(CN) - A former state court judge can be reimbursed for a class he was ordered to take about the harms of soliciting sex workers, the Washington Court of Appeals ruled on Tuesday.
In 2009, a jury convicted former Pierce County Superior Court judge Michael Hecht of paying a man for sex and threatening to kill another man who spoke publicly about having sex with him.
The charges stemmed from rumors that arose during Hecht’s campaign for judge in 2008, which were reported to police.
Hecht vehemently denied the charges, claiming he was set up. He said he sometimes picked up transients and gave them work, but never paid anyone for sex.
Because of the convictions, which were later reversed, Hecht was forced to resign as judge and was disbarred.
Prosecutors and state witnesses said that Hecht drove by two men he suspected of going public with information that he had paid another man for sex.
“You better not be talking about me,” Hecht allegedly said. “If I find out you are talking about me, I am going to kill you.”
The state appellate court overturned the convictions in 2014, concluding that, during closing arguments, the prosecutor improperly put the word “GUILTY” in large red letters over Hecht’s face in PowerPoint slides.
“There is no legitimate purpose for such images in a criminal trial,” the appellate court panel wrote then. “We conclude that the prosecutor’s slides undermined Hecht’s right to a fair trial by creating the substantial likelihood a verdict improperly based on passion and prejudice.”
As part of his initial conviction, the trial judge had ordered community service for Hecht, which he appealed.
Part of the sentence involved Hecht to attend “john school,” a diversion program that educates men about the harms of hiring sex workers.
Hecht sought more than $1.6 million in restitution from the state after his convictions were overturned. Of that amount, the court ordered only $2,050 for the money he paid in legal financial obligations and a blood draw.
Hecht appealed, and this week a division of the appellate court concluded that he should be reimbursed the $750 tuition for “john school.”
“The trial court found that Hecht had received benefit from John School and reimbursement would amount to unjust enrichment. This was an abuse of discretion,” Acting Chief Judge Michael J. Trickey wrote.
“Hecht was entitled to restitution of the money paid in satisfaction of his now vacated judgment and sentence.

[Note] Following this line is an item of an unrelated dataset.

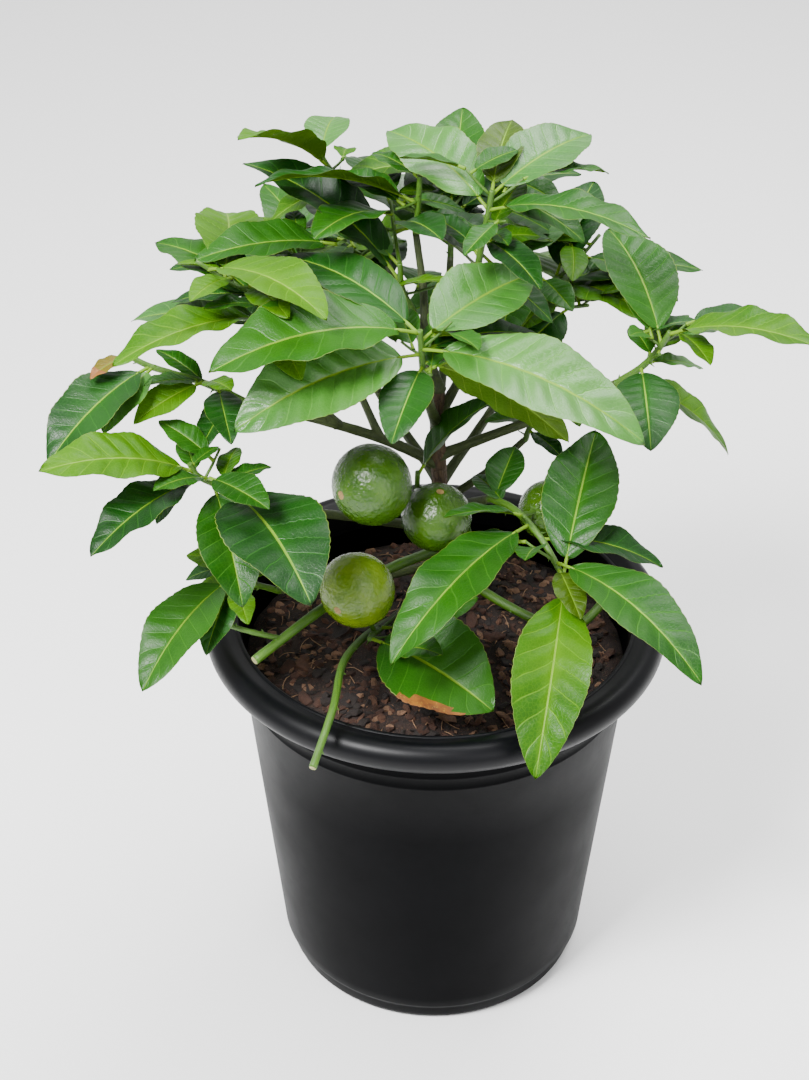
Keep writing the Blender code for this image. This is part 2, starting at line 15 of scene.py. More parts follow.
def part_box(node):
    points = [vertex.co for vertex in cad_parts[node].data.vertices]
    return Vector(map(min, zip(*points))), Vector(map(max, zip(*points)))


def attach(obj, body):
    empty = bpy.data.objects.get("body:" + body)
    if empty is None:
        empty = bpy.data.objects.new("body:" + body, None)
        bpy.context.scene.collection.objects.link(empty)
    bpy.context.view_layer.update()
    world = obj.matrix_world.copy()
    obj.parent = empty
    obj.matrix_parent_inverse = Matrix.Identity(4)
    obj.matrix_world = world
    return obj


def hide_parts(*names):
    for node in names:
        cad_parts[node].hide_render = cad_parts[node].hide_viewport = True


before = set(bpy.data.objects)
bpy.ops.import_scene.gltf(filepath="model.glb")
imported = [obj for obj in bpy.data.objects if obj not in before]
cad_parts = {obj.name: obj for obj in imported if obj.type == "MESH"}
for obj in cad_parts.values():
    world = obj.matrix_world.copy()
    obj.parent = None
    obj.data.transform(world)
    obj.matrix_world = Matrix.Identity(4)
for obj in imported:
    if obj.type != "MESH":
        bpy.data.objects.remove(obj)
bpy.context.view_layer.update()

MM = 0.001
CLEAR = 0.0003              # gap that the solids keep between one another

# Camera: looks down on the rim of the pot, as the photograph does
CAMERA_PLACE = Vector((0.0, -0.872, 0.878))
CAMERA_TILT = radians(90 - 34.7)
CAMERA_TURN = radians(1.1)
CAMERA_LENS = 89.0
SENSOR = 36.0
PHOTO_WIDTH = 809
PHOTO_HEIGHT = 1080

# Windows of the photograph, in its own pixels, where the wall shows through the crown
SKY_WINDOWS = ((396, 385, 438, 452), (463, 430, 502, 456), (503, 422, 562, 468), (318, 395, 352, 446),
               (262, 455, 330, 476), (430, 168, 478, 190))

# Growth rule, as the solids have it: lengths in metres, and angles in degrees but for the fold
PATH_STEPS = 3
STEM_TIP_RADIUS = 0.0014
SIDE_STEM_RADIUS = 0.0022
LEAF_ROOT = 0.0016
STALK_SHARE = 0.11
LEAF_FOLD = radians(14)
LEAF_WIDTH = 0.44
GOLDEN_ANGLE = 137.5
TWIG_LENGTH = 0.034
TWIG_RISE = 28
TWIG_RADIUS = 0.0012
TWIG_TIP = 0.0010
RULE_LEAF = 0.078

# Turns and lifts of a leaf, in degrees, that the rule tries until one stands clear of its neighbours
NUDGES = ((0, 0), (0, 6), (7, 0), (-7, 0), (0, -6), (7, 6), (-7, 6), (12, -4), (-12, -4), (0, 12),
          (16, 4), (-16, 4), (0, -12), (20, -6), (-20, -6))

# Finer growth that only this script adds, within an ellipsoid round the crown
CROWN_MIDDLE = Vector((0.0, 0.022, 0.350))
CROWN_REACH = Vector((0.190, 0.158, 0.130))
FINE_TWIGS = 4
FINE_TWIG_LENGTH = 0.018
FINE_TWIG_RADIUS = 0.00085
FINE_TWIG_TIP = 0.0007
FINE_LEAF = 0.044
FINE_LEAF_SHARES = (0.97, 0.8, 0.6, 0.4)
BOX_SLACK = 0.006           # how far the tip of a fine leaf may leave its mass's box
THORN_SHARE = 0.35          # share of the buds on a stem that have a spine beside them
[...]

This includes the cost of the required John School.”
The panel disagreed with Hecht, however, that trial judge James Cayce should have recused himself from the restitution motion.
“Judge Cayce made critical statements about Hecht’s guilt, but acknowledged that Hecht had already suffered greatly and gave him a lenient sentence,” Trickey wrote for the panel.

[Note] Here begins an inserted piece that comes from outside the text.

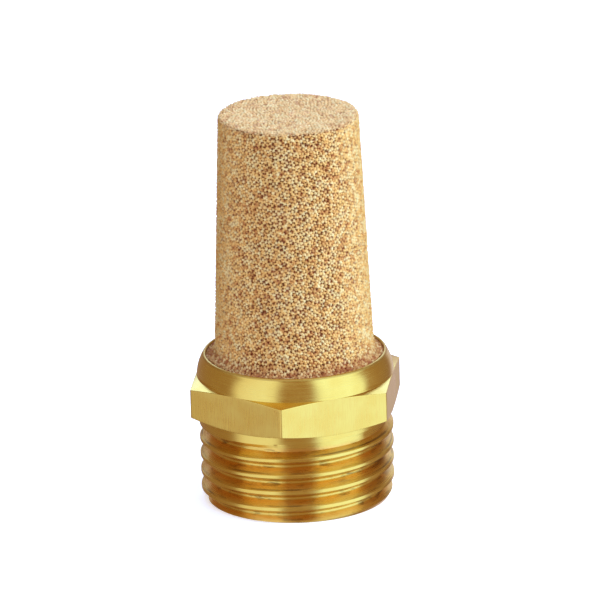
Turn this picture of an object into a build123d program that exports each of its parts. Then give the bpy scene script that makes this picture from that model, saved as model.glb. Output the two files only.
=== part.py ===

“John school” as a legal diversion program started more than 20 years ago with the San Francisco District Attorney’s office, called the First Offender Prostitution Program.
Similar programs have been established across the U.S. since then.
In Portland, Oregon, the Sex Buyer Accountability and Diversion program requires first-time offenders to attend an eight-hour class at their own expense, and must remain arrest-free for a certain period after taking it.
A ten-year study of the program in San Francisco found that it reduced re-arrests for soliciting prostitution by 40 percent, according to researcher Michael Shively.